Current Google Review Landscape (2026 Update)
As of January 2026, Google's review system faces unprecedented challenges. According to Google's official support documentation, "Due to an unusually high volume of review related appeals, processing times are currently extended."
This means:
- Review removal requests take longer to process (often weeks instead of days)
- Appeals are backlogged
- Automated spam detection is more aggressive (sometimes removing legitimate reviews)
- Manual review by Google employees is increasingly rare
What this means for contractors: You need to be more proactive about building positive reviews and less reliant on removal as a primary strategy. The review removal process is slower and less predictable than ever before.
Conclusion: Focus on What You Can Control
The question "How do I delete negative Google reviews?" doesn't have a simple answer. Some reviews can be removed if they violate specific policies, but many negative reviews—even unfair ones—will remain on your profile permanently.

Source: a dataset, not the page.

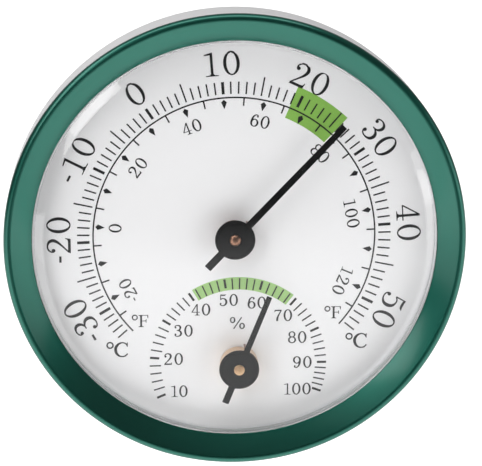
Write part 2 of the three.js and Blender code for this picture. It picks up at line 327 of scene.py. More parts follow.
class Look:
    """A Principled material with helpers for its nodes. Its inputs' names have _ for a space."""

    def __init__(self, name, **inputs):
        self.material = bpy.data.materials.new(name)
        self.material.use_nodes = True
        self.tree = self.material.node_tree
        self.shader = self.tree.nodes["Principled BSDF"]
        for key, value in inputs.items():
            self.shader.inputs[key.replace("_", " ")].default_value = value

    def node(self, kind, links=(), **settings):
        return add_node(self.tree, kind, links, **settings)

    def link(self, socket, key):
        self.tree.links.new(socket, self.shader.inputs[key])

    def place(self):
        return self.node("ShaderNodeTexCoord").outputs["Object"]

    def noise(self, scale, vector, detail=3.0, rough=0.55):
        links = (("Vector", vector), ("Scale", scale), ("Detail", detail), ("Roughness", rough))
        return self.node("ShaderNodeTexNoise", links).outputs["Fac"]

    def spread(self, value, low, high):
        """Maps a 0 to 1 value to a range."""
        links = (("Value", value), ("To Min", low), ("To Max", high))
        return self.node("ShaderNodeMapRange", links).outputs["Result"]

    def blend(self, factor, a, b):
        links = (("Factor", factor), (6, a), (7, b))
        return self.node("ShaderNodeMix", links, data_type="RGBA").outputs[2]

    def bump(self, height, strength, distance):
        links = (("Height", height), ("Strength", strength), ("Distance", distance))
        self.link(self.node("ShaderNodeBump", links).outputs["Normal"], "Normal")

    def round_place(self, along):
        """Place as (angle, radius, y), so that noise runs in rings. A small along makes long streaks."""
        split = self.node("ShaderNodeSeparateXYZ", (("Vector", self.place()),))
        x, y, z = split.outputs
        angle = self.node("ShaderNodeMath", ((0, z), (1, x)), operation="ARCTAN2").outputs[0]
        flat = self.node("ShaderNodeCombineXYZ", (("X", x), ("Y", z))).outputs[0]
        radius = self.node("ShaderNodeVectorMath", ((0, flat),), operation="LENGTH").outputs["Value"]
        turn = self.node("ShaderNodeMath", ((0, angle), (1, along)), operation="MULTIPLY").outputs[0]
        return self.node("ShaderNodeCombineXYZ", (("X", turn), ("Y", radius), ("Z", y))).outputs[0]


def moulded(name, colour, dark, roughness, gloss=0.45):
    """Moulded plastic with a fine spark-eroded texture and faint colour drift."""
    look = Look(name, Roughness=roughness, Specular_IOR_Level=gloss)
    place = look.place()
    drift = look.noise(60, place)
    look.link(look.blend(drift, colour, dark), "Base Color")
    look.link(look.spread(look.noise(900, place), roughness - 0.06, roughness + 0.08), "Roughness")
    look.bump(look.noise(3500, place, detail=2), 0.12, 0.00012)
    return look.material


def anodised():
    """Green anodised aluminium, turned, so its finish runs in rings under a clear sealed surface."""
    coat = {"Coat_Weight": 0.45, "Coat_Roughness": 0.15, "Coat_IOR": 1.5}
    look = Look("green_anodised", Metallic=1.0, Anisotropic=0.3, Anisotropic_Rotation=0.25, **coat)
    tangent = look.node("ShaderNodeTangent", direction_type="RADIAL", axis="Y")
    look.link(tangent.outputs[0], "Tangent")
    rings = look.round_place(0.012)
    fine = look.noise(2600, rings)
    broad = look.noise(350, rings, detail=2)
    cloud = look.noise(45, look.place())
    deep = look.blend(cloud, (0.0102, 0.095, 0.0685, 1), (0.0122, 0.106, 0.077, 1))
    worn = look.blend(look.spread(broad, 0.0, 0.4), deep, (0.0195, 0.122, 0.0915, 1))
    look.link(worn, "Base Color")
    look.link(look.spread(fine, 0.32, 0.43), "Roughness")
    look.bump(fine, 0.05, 0.00003)
    return look.material


def metal(name, colour, tint, roughness):
    """Bare metal with a fine grain and uneven tarnish."""
    scale = 1400
    look = Look(name, Metallic=1.0)
    place = look.place()
    look.link(look.blend(look.spread(look.noise(scale / 4, place), 0, 1), colour, tint), "Base Color")
    look.link(look.spread(look.noise(scale, place), roughness - 0.08, roughness + 0.1), "Roughness")
    look.bump(look.noise(scale * 2, place, detail=2), 0.1, 0.00003)
    return look.material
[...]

The contractors who succeed in 2026 aren't the ones who obsess over removing every negative review. They're the ones who deliver such consistently excellent service that positive reviews vastly outnumber negative ones, respond professionally to all reviews, understand Google's policies and report genuine violations through proper channels, and focus on building a reputation so strong that occasional negative reviews don't move the needle.
Action Steps for Today:
- 1. Audit your current reviews - Identify any that clearly violate Google's policies
- 2. Report policy violations using the official process outlined in this guide
- 3. Respond to all reviews - Show potential customers you're engaged and professional
- 4. Create a review generation system - Make it easy for happy customers to leave feedback
- 5. Train your team - Ensure everyone understands how to deliver review-worthy service
Remember: Your reputation isn't defined by your worst review. It's defined by the overall pattern of customer experiences you create every single day.